Design Optimization of R-EAM-SOA for Long-Reach Carrier-Distributed Passive Optical Networks

Abstract

Reflective electro-absorption modulators (R-EAMs) monolithically integrated with semiconductor optical amplifiers (SOAs) have strong potential as upstream transmitter in carrier-distributed long-reach passive optical networks (PONs). In these devices, the SOA provides the gain necessary to overcome the high loss of the PON power splitters, while the EAM allows the high speed and low chirp modulation required for long-reach PONs. It has previously been shown that purposely adding internal loss between the R-EAM and SOA compresses the burst-to-burst dynamic range on the upstream channels of the PON and that the SOA gain and the internal loss value between the SOA and the reflective surface are the key parameters which control this behavior.
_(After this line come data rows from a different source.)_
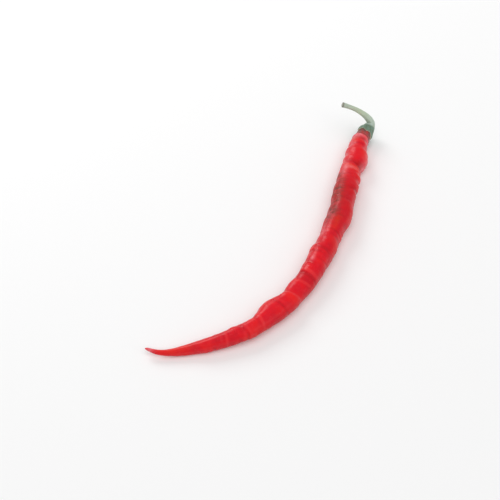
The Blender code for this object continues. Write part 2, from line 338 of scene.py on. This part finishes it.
# The colours, as linear red, green and blue, and opacity.
RED = (0.77, 0.0040, 0.0125, 1.0)
CRIMSON = (0.67, 0.0030, 0.0170, 1.0)
# The next three also paint light on the relief: highlights on its crests and shade in its creases.
ORANGE_RED_AND_CREST_LIGHT = (0.83, 0.0130, 0.0110, 1.0)
CREST_HIGHLIGHT_RED = (0.85, 0.0400, 0.0450, 1.0)
CREASE_SHADE_RED = (0.42, 0.0025, 0.0080, 1.0)
# What the dimmed patches are multiplied by: a darker tone, and on the outer flank painted shade.
DIMMING_AND_SHADE = (0.80, 0.78, 0.80, 1.0)
ORANGE = (0.76, 0.0360, 0.0100, 1.0)
BROWN_RED = (0.21, 0.0340, 0.0240, 1.0)
# Pale flecks, and the pale patches, partly painted sheen and highlights.
PALE_RED_AND_SHEEN = (0.84, 0.2100, 0.2400, 1.0)
# Under the calyx rim: the skin's darker tone with painted shade.
MAROON_AND_CALYX_SHADE = (0.19, 0.0850, 0.0750, 1.0)
STEM_END = (0.46, 0.53, 0.46, 1.0)
STEM_MIDDLE = (0.54, 0.63, 0.46, 1.0)
STEM_BASE = (0.46, 0.55, 0.49, 1.0)
STEM_STRIPE = (0.36, 0.44, 0.29, 1.0)
CALYX_GREEN = (0.160, 0.215, 0.145, 1.0)
CALYX_TEAL = (0.175, 0.300, 0.235, 1.0)
CALYX_DARK = (0.090, 0.135, 0.085, 1.0)
RIM_CREAM = (0.50, 0.42, 0.31, 1.0)
CUT_PITH = (0.50, 0.52, 0.43, 1.0)
CUT_EDGE = (0.20, 0.19, 0.15, 1.0)
FLOOR_WHITE = (0.93, 0.93, 0.93, 1.0)

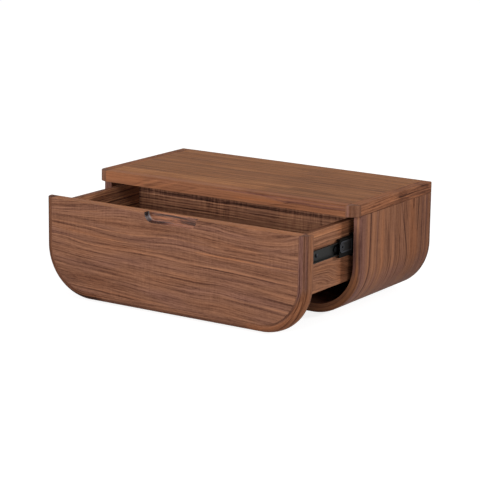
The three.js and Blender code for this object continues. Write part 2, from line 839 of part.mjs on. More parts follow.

Dynamic range compression is an essential feature for carrier-distributed PONs, since both the carrier and the modulated signal experience the differential loss travelling through the optical distribution network of the PON. Other features of these modulators, which are also critical for the PON operation such as the output power and the patterning distortion, are also dependent on the SOA gain and internal loss value. In this paper, we demonstrate that careful design of the SOA gain and internal loss can provide an optimum balance between dynamic range compression, output power, and patterning distortion reduction. We model the R-EAM-SOA device in a network whose differential access loss is 15 dB. The dynamic range at the burst-mode receiver, using the optimized R-EAM-SOA, is found to be ∼12 dB, well within the capabilities of current burst-mode receiver designs. The optimum SOA gain is 24 dB, and the device has an internal loss in the range of 21 to 24 dB.